**Requirements**:
Write the material out again exactly.
>>>
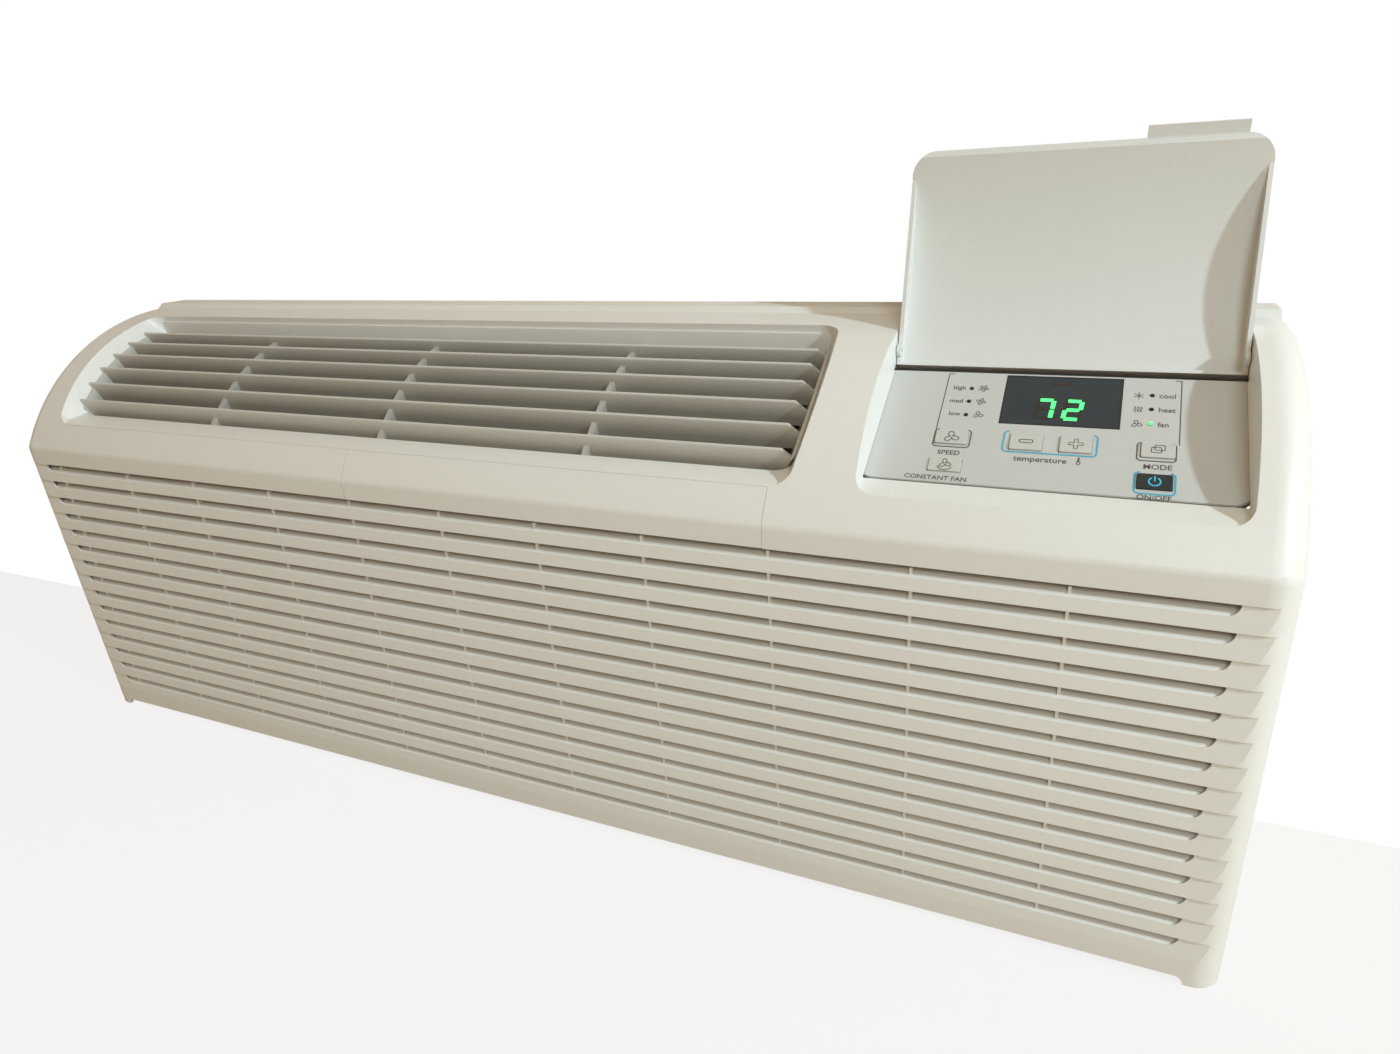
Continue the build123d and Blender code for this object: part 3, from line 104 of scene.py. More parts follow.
def makeSpangleGroup():
    # crystal patches of zinc: a cell pattern's own tone, softened by noise
    group, given, result = nodeGroup(
        "zincSpangle", [("Scale", "NodeSocketFloat", 90.0)], [("Tone", "NodeSocketFloat")])
    place = group.nodes.new("ShaderNodeTexCoord")
    cells = group.nodes.new("ShaderNodeTexVoronoi")
    tone = group.nodes.new("ShaderNodeSeparateColor")
    group.links.new(place.outputs["Object"], cells.inputs["Vector"])
    group.links.new(given.outputs["Scale"], cells.inputs["Scale"])
    group.links.new(cells.outputs["Color"], tone.inputs["Color"])
    group.links.new(tone.outputs["Red"], result.inputs["Tone"])
    return group


grainGroup = makeGrainGroup()
spangleGroup = makeSpangleGroup()

# Painted shade: the base colour darkens deeper in the louvre slots and deeper among the vanes under the
# curved top
faceLean = 0.046  # the louvred face comes forward by this much for each metre of height
louvreSlotShade = {"tint": (0.34, 0.26, 0.18), "faceY": -0.1937, "near": 0.0015, "far": 0.0085, "slotTop": 0.284,
              "halfLength": 0.508, "amount": 0.9}
vaneDepthShade = {"tint": (0.30, 0.27, 0.22), "axis": (0.0, -0.027, 0.1995), "radius": 0.203, "near": 0.003,
            "far": 0.020, "amount": 0.85}


def step(tree, kind, operation, *sources):
    # one math node: each source is a socket to link or a plain value
    node = tree.nodes.new(kind)
    node.operation = operation
    for i, source in enumerate(sources):
        if isinstance(source, bpy.types.NodeSocket):
            tree.links.new(source, node.inputs[i])
        else:
            node.inputs[i].default_value = source
    return node.outputs["Value" if kind == "ShaderNodeMath" or operation == "LENGTH" else "Vector"]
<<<
**The output**:
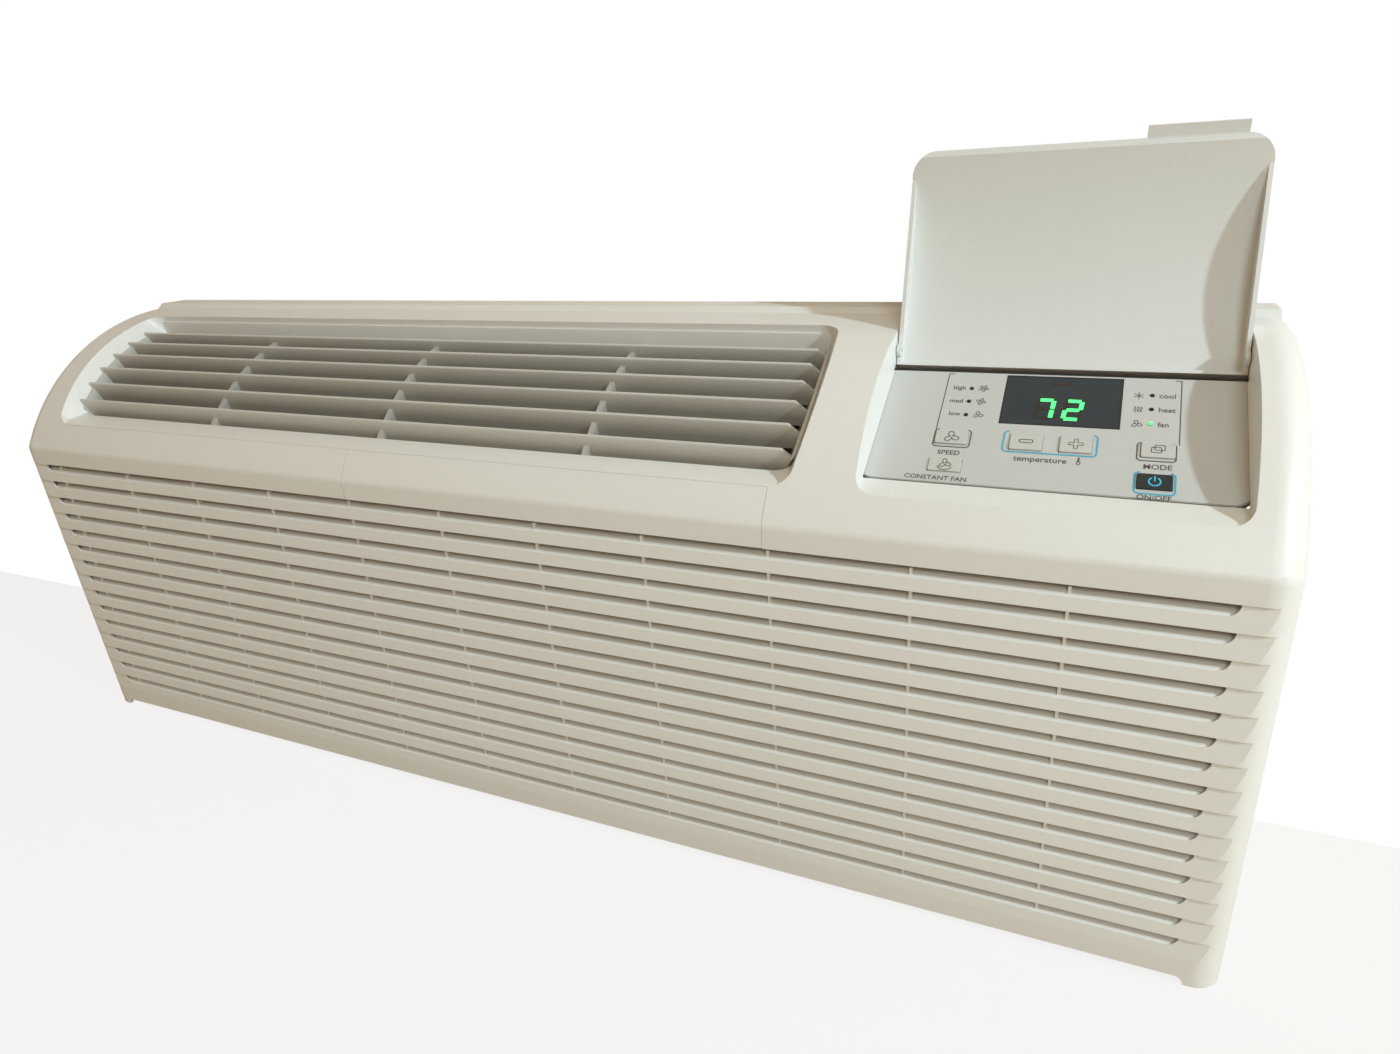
Continue the build123d and Blender code for this object: part 3, from line 104 of scene.py. More parts follow.
def makeSpangleGroup():
    # crystal patches of zinc: a cell pattern's own tone, softened by noise
    group, given, result = nodeGroup(
        "zincSpangle", [("Scale", "NodeSocketFloat", 90.0)], [("Tone", "NodeSocketFloat")])
    place = group.nodes.new("ShaderNodeTexCoord")
    cells = group.nodes.new("ShaderNodeTexVoronoi")
    tone = group.nodes.new("ShaderNodeSeparateColor")
    group.links.new(place.outputs["Object"], cells.inputs["Vector"])
    group.links.new(given.outputs["Scale"], cells.inputs["Scale"])
    group.links.new(cells.outputs["Color"], tone.inputs["Color"])
    group.links.new(tone.outputs["Red"], result.inputs["Tone"])
    return group


grainGroup = makeGrainGroup()
spangleGroup = makeSpangleGroup()

# Painted shade: the base colour darkens deeper in the louvre slots and deeper among the vanes under the
# curved top
faceLean = 0.046  # the louvred face comes forward by this much for each metre of height
louvreSlotShade = {"tint": (0.34, 0.26, 0.18), "faceY": -0.1937, "near": 0.0015, "far": 0.0085, "slotTop": 0.284,
              "halfLength": 0.508, "amount": 0.9}
vaneDepthShade = {"tint": (0.30, 0.27, 0.22), "axis": (0.0, -0.027, 0.1995), "radius": 0.203, "near": 0.003,
            "far": 0.020, "amount": 0.85}


def step(tree, kind, operation, *sources):
    # one math node: each source is a socket to link or a plain value
    node = tree.nodes.new(kind)
    node.operation = operation
    for i, source in enumerate(sources):
        if isinstance(source, bpy.types.NodeSocket):
            tree.links.new(source, node.inputs[i])
        else:
            node.inputs[i].default_value = source
    return node.outputs["Value" if kind == "ShaderNodeMath" or operation == "LENGTH" else "Vector"]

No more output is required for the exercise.